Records
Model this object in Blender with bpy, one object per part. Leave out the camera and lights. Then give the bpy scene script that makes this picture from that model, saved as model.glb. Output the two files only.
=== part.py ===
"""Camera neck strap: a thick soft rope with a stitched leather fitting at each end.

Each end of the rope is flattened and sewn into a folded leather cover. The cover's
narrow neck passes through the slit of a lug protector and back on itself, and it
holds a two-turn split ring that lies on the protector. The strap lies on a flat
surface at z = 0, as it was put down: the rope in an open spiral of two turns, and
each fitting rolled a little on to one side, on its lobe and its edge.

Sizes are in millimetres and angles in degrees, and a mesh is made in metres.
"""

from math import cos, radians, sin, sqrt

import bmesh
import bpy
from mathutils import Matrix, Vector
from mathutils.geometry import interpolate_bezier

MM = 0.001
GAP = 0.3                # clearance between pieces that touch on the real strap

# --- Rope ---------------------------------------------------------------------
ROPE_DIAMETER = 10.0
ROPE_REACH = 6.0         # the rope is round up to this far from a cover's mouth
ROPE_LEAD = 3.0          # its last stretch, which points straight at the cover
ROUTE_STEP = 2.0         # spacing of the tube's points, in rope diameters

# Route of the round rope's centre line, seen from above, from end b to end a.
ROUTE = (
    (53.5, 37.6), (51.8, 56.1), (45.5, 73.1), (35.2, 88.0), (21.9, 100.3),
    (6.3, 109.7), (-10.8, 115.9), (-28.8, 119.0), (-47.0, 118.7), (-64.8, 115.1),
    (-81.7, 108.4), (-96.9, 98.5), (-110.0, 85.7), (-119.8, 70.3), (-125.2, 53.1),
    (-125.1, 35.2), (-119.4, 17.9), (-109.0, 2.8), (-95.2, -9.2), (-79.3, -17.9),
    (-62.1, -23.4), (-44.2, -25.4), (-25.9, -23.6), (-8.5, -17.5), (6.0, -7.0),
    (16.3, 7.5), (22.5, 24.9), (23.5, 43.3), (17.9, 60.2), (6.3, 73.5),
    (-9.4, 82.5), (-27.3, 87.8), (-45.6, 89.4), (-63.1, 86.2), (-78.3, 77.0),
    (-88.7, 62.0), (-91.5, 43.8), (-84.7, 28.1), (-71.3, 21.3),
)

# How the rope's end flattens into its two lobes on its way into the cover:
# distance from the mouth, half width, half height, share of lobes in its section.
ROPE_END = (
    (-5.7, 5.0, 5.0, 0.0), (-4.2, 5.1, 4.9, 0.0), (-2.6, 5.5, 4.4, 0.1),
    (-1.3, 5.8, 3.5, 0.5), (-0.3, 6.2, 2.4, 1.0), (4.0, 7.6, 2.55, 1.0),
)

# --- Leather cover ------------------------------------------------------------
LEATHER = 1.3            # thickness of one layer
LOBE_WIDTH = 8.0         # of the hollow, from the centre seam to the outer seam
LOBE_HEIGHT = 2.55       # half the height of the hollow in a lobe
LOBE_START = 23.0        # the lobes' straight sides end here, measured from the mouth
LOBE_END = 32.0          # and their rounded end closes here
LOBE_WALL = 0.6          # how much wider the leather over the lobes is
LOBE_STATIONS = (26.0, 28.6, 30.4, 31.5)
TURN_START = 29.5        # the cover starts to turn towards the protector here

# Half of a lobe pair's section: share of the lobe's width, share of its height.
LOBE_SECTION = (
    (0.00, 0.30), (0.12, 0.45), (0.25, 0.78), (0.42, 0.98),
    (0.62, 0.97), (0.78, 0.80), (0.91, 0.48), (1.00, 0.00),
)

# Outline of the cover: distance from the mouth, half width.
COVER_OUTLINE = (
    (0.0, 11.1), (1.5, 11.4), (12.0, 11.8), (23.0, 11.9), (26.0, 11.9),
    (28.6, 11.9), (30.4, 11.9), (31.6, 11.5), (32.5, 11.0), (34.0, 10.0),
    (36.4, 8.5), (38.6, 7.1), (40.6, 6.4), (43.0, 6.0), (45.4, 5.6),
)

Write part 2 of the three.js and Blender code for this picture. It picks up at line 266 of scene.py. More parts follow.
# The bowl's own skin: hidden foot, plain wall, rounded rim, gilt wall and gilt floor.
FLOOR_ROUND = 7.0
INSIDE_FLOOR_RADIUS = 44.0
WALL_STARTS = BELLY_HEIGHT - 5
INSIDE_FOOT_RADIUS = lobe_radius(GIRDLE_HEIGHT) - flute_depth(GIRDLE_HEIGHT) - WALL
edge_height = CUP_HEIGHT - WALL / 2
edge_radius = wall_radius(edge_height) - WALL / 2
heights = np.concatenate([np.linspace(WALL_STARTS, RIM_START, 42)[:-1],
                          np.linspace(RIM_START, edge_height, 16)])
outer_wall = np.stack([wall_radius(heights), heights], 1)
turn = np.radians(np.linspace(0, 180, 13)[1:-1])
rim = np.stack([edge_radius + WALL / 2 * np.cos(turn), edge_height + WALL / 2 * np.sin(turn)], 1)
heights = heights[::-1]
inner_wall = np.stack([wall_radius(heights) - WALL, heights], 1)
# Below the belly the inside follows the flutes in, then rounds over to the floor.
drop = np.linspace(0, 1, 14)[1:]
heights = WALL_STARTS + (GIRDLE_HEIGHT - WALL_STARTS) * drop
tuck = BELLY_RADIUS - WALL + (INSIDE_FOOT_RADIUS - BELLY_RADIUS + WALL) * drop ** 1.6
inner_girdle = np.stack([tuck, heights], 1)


_TASK BRIEF_:
Provide an exact reproduction of all the entries shown above.

_ANSWER IN FULL_:
Model this object in Blender with bpy, one object per part. Leave out the camera and lights. Then give the bpy scene script that makes this picture from that model, saved as model.glb. Output the two files only.
=== part.py ===
"""Camera neck strap: a thick soft rope with a stitched leather fitting at each end.

Each end of the rope is flattened and sewn into a folded leather cover. The cover's
narrow neck passes through the slit of a lug protector and back on itself, and it
holds a two-turn split ring that lies on the protector. The strap lies on a flat
surface at z = 0, as it was put down: the rope in an open spiral of two turns, and
each fitting rolled a little on to one side, on its lobe and its edge.

Sizes are in millimetres and angles in degrees, and a mesh is made in metres.
"""

from math import cos, radians, sin, sqrt

import bmesh
import bpy
from mathutils import Matrix, Vector
from mathutils.geometry import interpolate_bezier

MM = 0.001
GAP = 0.3                # clearance between pieces that touch on the real strap

# --- Rope ---------------------------------------------------------------------
ROPE_DIAMETER = 10.0
ROPE_REACH = 6.0         # the rope is round up to this far from a cover's mouth
ROPE_LEAD = 3.0          # its last stretch, which points straight at the cover
ROUTE_STEP = 2.0         # spacing of the tube's points, in rope diameters

# Route of the round rope's centre line, seen from above, from end b to end a.
ROUTE = (
    (53.5, 37.6), (51.8, 56.1), (45.5, 73.1), (35.2, 88.0), (21.9, 100.3),
    (6.3, 109.7), (-10.8, 115.9), (-28.8, 119.0), (-47.0, 118.7), (-64.8, 115.1),
    (-81.7, 108.4), (-96.9, 98.5), (-110.0, 85.7), (-119.8, 70.3), (-125.2, 53.1),
    (-125.1, 35.2), (-119.4, 17.9), (-109.0, 2.8), (-95.2, -9.2), (-79.3, -17.9),
    (-62.1, -23.4), (-44.2, -25.4), (-25.9, -23.6), (-8.5, -17.5), (6.0, -7.0),
    (16.3, 7.5), (22.5, 24.9), (23.5, 43.3), (17.9, 60.2), (6.3, 73.5),
    (-9.4, 82.5), (-27.3, 87.8), (-45.6, 89.4), (-63.1, 86.2), (-78.3, 77.0),
    (-88.7, 62.0), (-91.5, 43.8), (-84.7, 28.1), (-71.3, 21.3),
)

# How the rope's end flattens into its two lobes on its way into the cover:
# distance from the mouth, half width, half height, share of lobes in its section.
ROPE_END = (
    (-5.7, 5.0, 5.0, 0.0), (-4.2, 5.1, 4.9, 0.0), (-2.6, 5.5, 4.4, 0.1),
    (-1.3, 5.8, 3.5, 0.5), (-0.3, 6.2, 2.4, 1.0), (4.0, 7.6, 2.55, 1.0),
)

# --- Leather cover ------------------------------------------------------------
LEATHER = 1.3            # thickness of one layer
LOBE_WIDTH = 8.0         # of the hollow, from the centre seam to the outer seam
LOBE_HEIGHT = 2.55       # half the height of the hollow in a lobe
LOBE_START = 23.0        # the lobes' straight sides end here, measured from the mouth
LOBE_END = 32.0          # and their rounded end closes here
LOBE_WALL = 0.6          # how much wider the leather over the lobes is
LOBE_STATIONS = (26.0, 28.6, 30.4, 31.5)
TURN_START = 29.5        # the cover starts to turn towards the protector here

# Half of a lobe pair's section: share of the lobe's width, share of its height.
LOBE_SECTION = (
    (0.00, 0.30), (0.12, 0.45), (0.25, 0.78), (0.42, 0.98),
    (0.62, 0.97), (0.78, 0.80), (0.91, 0.48), (1.00, 0.00),
)

# Outline of the cover: distance from the mouth, half width.
COVER_OUTLINE = (
    (0.0, 11.1), (1.5, 11.4), (12.0, 11.8), (23.0, 11.9), (26.0, 11.9),
    (28.6, 11.9), (30.4, 11.9), (31.6, 11.5), (32.5, 11.0), (34.0, 10.0),
    (36.4, 8.5), (38.6, 7.1), (40.6, 6.4), (43.0, 6.0), (45.4, 5.6),
)

Write part 2 of the three.js and Blender code for this picture. It picks up at line 266 of scene.py. More parts follow.
# The bowl's own skin: hidden foot, plain wall, rounded rim, gilt wall and gilt floor.
FLOOR_ROUND = 7.0
INSIDE_FLOOR_RADIUS = 44.0
WALL_STARTS = BELLY_HEIGHT - 5
INSIDE_FOOT_RADIUS = lobe_radius(GIRDLE_HEIGHT) - flute_depth(GIRDLE_HEIGHT) - WALL
edge_height = CUP_HEIGHT - WALL / 2
edge_radius = wall_radius(edge_height) - WALL / 2
heights = np.concatenate([np.linspace(WALL_STARTS, RIM_START, 42)[:-1],
                          np.linspace(RIM_START, edge_height, 16)])
outer_wall = np.stack([wall_radius(heights), heights], 1)
turn = np.radians(np.linspace(0, 180, 13)[1:-1])
rim = np.stack([edge_radius + WALL / 2 * np.cos(turn), edge_height + WALL / 2 * np.sin(turn)], 1)
heights = heights[::-1]
inner_wall = np.stack([wall_radius(heights) - WALL, heights], 1)
# Below the belly the inside follows the flutes in, then rounds over to the floor.
drop = np.linspace(0, 1, 14)[1:]
heights = WALL_STARTS + (GIRDLE_HEIGHT - WALL_STARTS) * drop
tuck = BELLY_RADIUS - WALL + (INSIDE_FOOT_RADIUS - BELLY_RADIUS + WALL) * drop ** 1.6
inner_girdle = np.stack([tuck, heights], 1)


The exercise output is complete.